In 2007, AHF established a clinic in Manzini, Swaziland’s second largest city, to care for HIV positive patients in and around the city, and to alleviate some of the capacity limitations created by the expanding need for ART. The founding of the clinic was realized through AHF’s partnership with the Manzini Municipal Council, the Ministry of Health, and Population Services International in conjunction with Family Life Association Swaziland and AMICAALL Swaziland. The AMICAALL program is responsible for the coordinating the clinic’s services with other prevention activities, social support and community mobilization. Currently the AHF clinic Lamvelase is the only clinic providing comprehensive HIV care where all HIV related HIV services are integrated under one roof. These include tuberculosis treatment and testing and Sexual Reproductive Health services that include Family planning, antenatal care, and cervical cancer screening. The clinic also has in house laboratory equipment for performing all testing with immediate results.

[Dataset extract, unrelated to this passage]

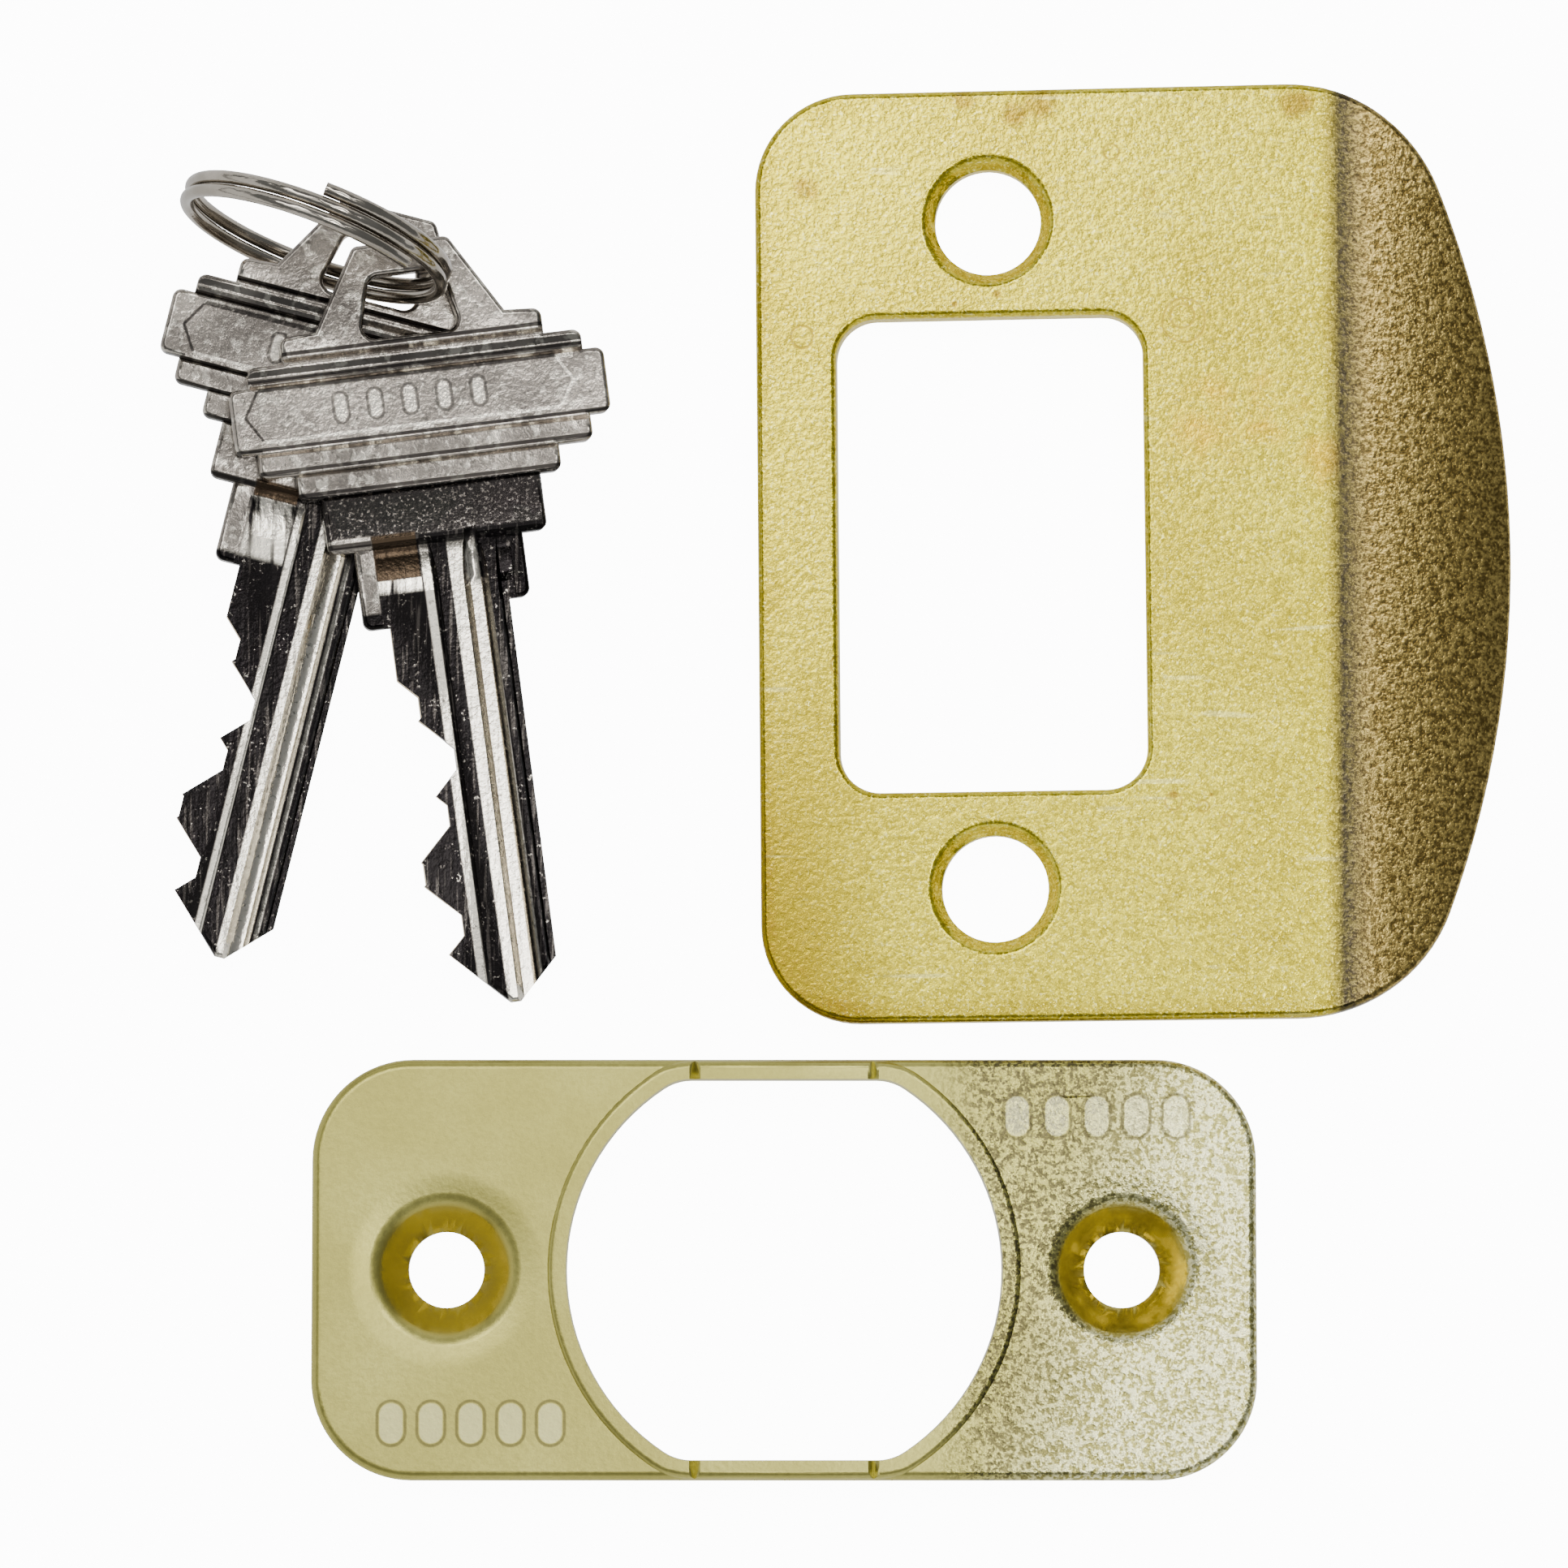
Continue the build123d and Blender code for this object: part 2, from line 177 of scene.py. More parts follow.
# %% A material with its nodes
class Finish:
    """One material: a Principled shader and the nodes that feed it."""

    def __init__(self, name):
        self.material = bpy.data.materials.new(name)
        self.material.use_nodes = True
        self.tree = self.material.node_tree
        self.shader = self.tree.nodes["Principled BSDF"]
        self.place = self.tree.nodes.new("ShaderNodeTexCoord").outputs["Object"]

    def node(self, kind, settings=None, **sockets):
        """Add a node: its settings first, then the values or links of its sockets."""
        made = self.tree.nodes.new(kind)
        for key, value in (settings or {}).items():
            setattr(made, key, value)
        for key, value in sockets.items():
            self.plug(value, made.inputs[key])
        return made

    def plug(self, value, socket):
        if isinstance(value, Value):
            self.tree.links.new(value.socket, socket)
        elif isinstance(value, bpy.types.NodeSocket):
            self.tree.links.new(value, socket)
        else:
            socket.default_value = value

    def axis(self, name):
        """Distance along X, Y or Z, in millimetres."""
        split = self.node("ShaderNodeSeparateXYZ", Vector=self.place)
        return Value(self.tree, split.outputs[name]) * (1.0 / MM)

    def facing(self, direction):
        """1 where the surface faces a direction, 0 where it is square to it."""
        product = self.node("ShaderNodeVectorMath", {"operation": "DOT_PRODUCT"})
        self.plug(self.node("ShaderNodeNewGeometry").outputs["Normal"], product.inputs[0])
        product.inputs[1].default_value = direction
        return Value(self.tree, product.outputs["Value"])

    def moved(self, centre, turn=0.0, scale=(1, 1, 1)):
        """Object coordinates about a centre in millimetres, turned about Z by degrees."""
        shift = self.node("ShaderNodeVectorMath", {"operation": "SUBTRACT"})
        self.plug(self.place, shift.inputs[0])
        shift.inputs[1].default_value = [v * MM for v in centre]
        mapping = self.node("ShaderNodeMapping", Vector=shift.outputs[0])
        mapping.inputs["Rotation"].default_value = (0, 0, math.radians(turn))
        mapping.inputs["Scale"].default_value = scale
        return mapping.outputs[0]

    def noise(self, size, detail=2.0, rough=0.5, vector=None):
        """Noise whose patches are about size millimetres across, from 0 to 1."""
        made = self.node("ShaderNodeTexNoise", Vector=vector or self.place, Scale=1.0 / (size * MM),
                         Detail=detail, Roughness=rough)
        return Value(self.tree, made.outputs["Fac"])

    def cells(self, size):
        """Distance to the nearest of many scattered points, about size millimetres apart."""
        made = self.node("ShaderNodeTexVoronoi", Vector=self.place, Scale=1.0 / (size * MM))
        return Value(self.tree, made.outputs["Distance"])

    def blend(self, mask, first, second):
        """Colour that is first where mask is 0 and second where it is 1."""
        mix = self.node("ShaderNodeMix", {"data_type": "RGBA"})
        self.plug(mask, mix.inputs[0])
        for value, socket in ((first, mix.inputs[6]), (second, mix.inputs[7])):
            if isinstance(value, tuple):
                socket.default_value = value + (1.0,)
            else:
                self.plug(value, socket)
        return mix.outputs[2]

    def bump(self, height, strength, distance_mm, below=None):
        """Normal of a fine relief, laid over the relief below."""
        made = self.node("ShaderNodeBump", Height=height, Strength=strength, Distance=distance_mm * MM)
        if below is not None:
            self.plug(below, made.inputs["Normal"])
        return made.outputs["Normal"]

    def finish(self, color, roughness, normal, metallic=1.0):
        """Feed the shader and give back the material."""
        for name, value in (("Base Color", color), ("Roughness", roughness), ("Normal", normal),
                            ("Metallic", metallic)):
            self.plug(value, self.shader.inputs[name])
        print(self.material.name, "has", len(self.tree.nodes), "nodes")
        return self.material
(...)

The AHF clinic has gained popularity for its quality of care and relatively short wait times. In addition to the prevention and treatment offered through the healthcare center, we conduct outreach and plan events to promote condom use and get people tested. In 2009, we started distributing AHF-branded LOVE Condoms and offering confidential, rapid HIV testing all around Swaziland. Our advocacy efforts recently paid dividends when the Love condom was adopted as the National free issue condom for distribution. AHF Swaziland provides high-quality HIV treatment with relatively short wait times. In addition to offering medication and prevention services, we distribute condoms and conduct confidential HIV testing at outreach events and through our healthcare center.
Like neighboring South Africa, Swaziland has been severely impacted by the HIV epidemic. According to the most recent estimates, adult HIV prevalence in 2009 was around 26% – the highest in the world. Each year close to 7,000 Swazis die of AIDS-related causes.

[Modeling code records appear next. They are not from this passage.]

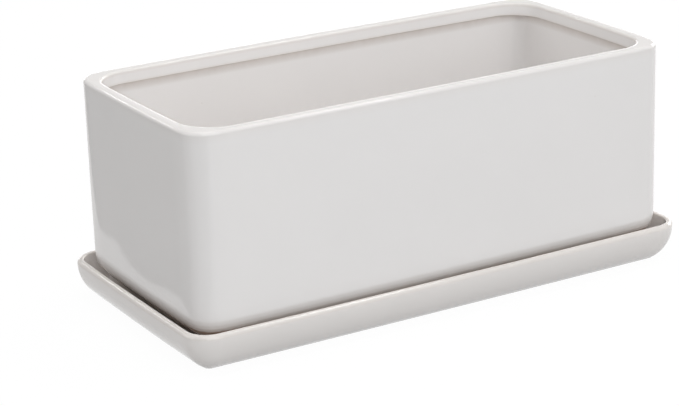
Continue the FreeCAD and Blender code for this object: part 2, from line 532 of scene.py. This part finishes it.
class GlazeDetail:
    """The shader group of both glazes: tone, thin edges, painted shade, pinholes, clay and orange peel."""

    NAME = "glaze_detail"

    # Each noise: features to the metre, and octaves
    SLOW = (22.0, 3.0)
    FINE = (240.0, 4.0)
    PEEL = (620.0, 2.0)
    GRAIN = (2600.0, 5.0)

    # What the fine noise is multiplied by, and what is added, where it makes a mask ragged
    THIN_RAGGED = (0.5, 0.75)
    BARE_RAGGED = (0.3, -0.15)
    SHADE_RAGGED = (0.6, 0.7)

    # Where bare clay starts to show through, and where it is all that shows
    BARE_EDGE = (0.42, 0.58)

    # Pinholes: cells to the metre, how wide they are, which of the cells have one, tone and depth
    DOT_CELLS = 95.0
    DOT_WIDTH = (0.055, 0.02)
    DOT_CHOICE = (0.9, 0.93)
    DOT_TONE = 0.12
    DOT_DEPTH = 1.5

    # Bare clay: its grain's tone, roughness and height
    CLAY_TONE = (0.3, 0.85)
    CLAY_ROUGHNESS = 0.88
    CLAY_HEIGHT = 2.0

    # Roughness that the fine noise and thin glaze add, and heights of the peel and the slow waves
    FINE_ROUGHNESS = 0.03
    THIN_ROUGHNESS = 0.12
    PEEL_HEIGHT = 0.06
    SLOW_HEIGHT = 3.0

    @classmethod
    def group(cls) -> bpy.types.ShaderNodeTree:
        """The group, built the first time that it is asked for.

        Returns:
            The node group.
        """
        return bpy.data.node_groups.get(cls.NAME) or cls.build()

    @staticmethod
    def sockets(tree: bpy.types.ShaderNodeTree) -> None:
        """Gives the group its inputs and outputs.

        Args:
            tree: The group.
        """
        inputs = (
            ("Glaze Colour", "NodeSocketColor", (0.8, 0.8, 0.8, 1)),
            ("Thin Colour", "NodeSocketColor", (0.7, 0.65, 0.6, 1)),
            ("Clay Colour", "NodeSocketColor", (0.6, 0.5, 0.4, 1)),
            ("Painted Shade Colour", "NodeSocketColor", (0.3, 0.2, 0.2, 1)),
            ("Thin Strength", "NodeSocketFloat", 0.3),
            ("Mottle Strength", "NodeSocketFloat", 0.02),
            ("Glaze Roughness", "NodeSocketFloat", 0.1),
            ("Seed", "NodeSocketFloat", 0.0),
        )
        for name, kind, value in inputs:
            tree.interface.new_socket(name, in_out="INPUT", socket_type=kind).default_value = value
        for name, kind in (("Colour", "NodeSocketColor"), ("Roughness", "NodeSocketFloat"),
                           ("Height", "NodeSocketFloat")):
            tree.interface.new_socket(name, in_out="OUTPUT", socket_type=kind)

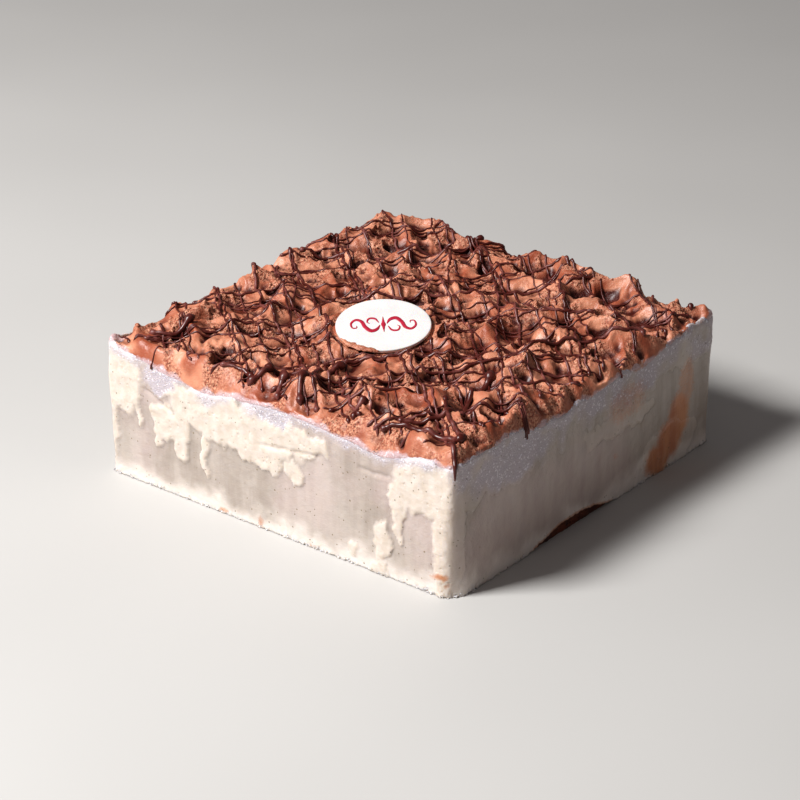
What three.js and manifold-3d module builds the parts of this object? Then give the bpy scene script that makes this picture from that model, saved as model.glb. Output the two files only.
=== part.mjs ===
// A square ice cream cake: vanilla ice cream on a thin sponge, a heaped and scooped chocolate
// ice cream top, chocolate drizzle over it, and a plain oval plaque lying on the heap.
// Millimetres, +Z up. The origin is at the middle of the cake's underside.
// The lit face of the cake looks along -Y and the shaded one along +X.

import * as THREE from 'three';
import { mergeVertices } from 'three/addons/utils/BufferGeometryUtils.js';
import Module from 'manifold-3d';

// Driving sizes
const SIDE = 200;
const HALF = SIDE / 2;
const GAP = 0.3;
const CELLS = 40;
const EDGE_ROUNDING = 3;

// Sponge base
const SPONGE_HEIGHT = 6.5;
const SPONGE_INSET = 5.4;
const SPONGE_BULGE = 3.6;

// Vanilla body. Rim heights run at equal steps along each side, seen from outside, left to right.
const FACE_INSET = 1;
const SKIRT_INSET = 5;
const RIM_INSET = 2.65;
const POCKET_FLOOR = 53;
const WALL_ROWS = 7;
const RIM_HEIGHTS = {
  front: [65, 61.5, 58.5, 56, 58.5, 60.5, 60, 58, 56, 60.5, 61],
  right: [61, 62, 62.5, 58, 57.5, 59, 61, 59, 62, 63.5, 64],
  back: [64, 61, 60, 62, 59, 60.5, 62, 60, 58.5, 61, 63],
  left: [63, 60, 58, 60.5, 62, 59.5, 60, 62, 61, 62, 65],
};
// The bottom edge is lifted here, which shows the sponge.
const RECESS = { middle: -14, halfWidth: 29, plateau: 0.58, rise: 6.6 };
// The front corner is worn round towards its foot.
const WORN_CORNER = { depth: 7, reach: 30 };

// Thick opaque smears on the four walls: along the wall, up, half width, half height.
const SMEARS = {
  front: [
    [-90, 50, 11, 16], [-98, 28, 5, 18], [-57, 52, 16, 5], [-65, 36, 8, 9], [-54, 31, 5, 12],
    [-20, 46, 38, 13], [-40, 24, 3, 9], [10, 49, 22, 6], [11, 32, 7, 6], [86, 48, 18, 16],
    [71, 26, 4, 11], [97, 25, 6, 26], [61, 15, 6, 11], [46, 7, 3, 3], [0, 2, 110, 5],
  ],
  right: [[-88, 52, 16, 12], [-40, 58, 30, 5], [22, 38, 26, 6], [64, 10, 22, 11], [80, 56, 26, 8]],
  back: [[-70, 46, 24, 12], [-30, 40, 14, 14], [12, 48, 26, 9], [66, 44, 30, 12], [0, 2, 110, 5]],
  left: [[-64, 48, 30, 10], [-16, 42, 12, 14], [30, 50, 22, 8], [78, 44, 20, 15], [0, 2, 110, 5]],
};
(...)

With the growth of the national ART program, stigma associated with HIV is gradually decreasing in Swaziland. As more people are coming forward to get tested, however, most of the government-run ART clinics are surpassing their capacity to provide care. The HIV incidence rate, of adults aged 15-49, is projected to decline from 2.74% in 2010 to 2.35% in 2015. Although the rate seems to be declining the actual number of new annual HIV infections among the general population are expected to increase from 13, 885 to 14,444 during the same period (Spectrum HIV Estimates & Projections, 2012). According to the National ART Semi-Annual Review Report conducted by National AIDS Spending Assessment in February 2014, approximately 101,730 people are receiving ART.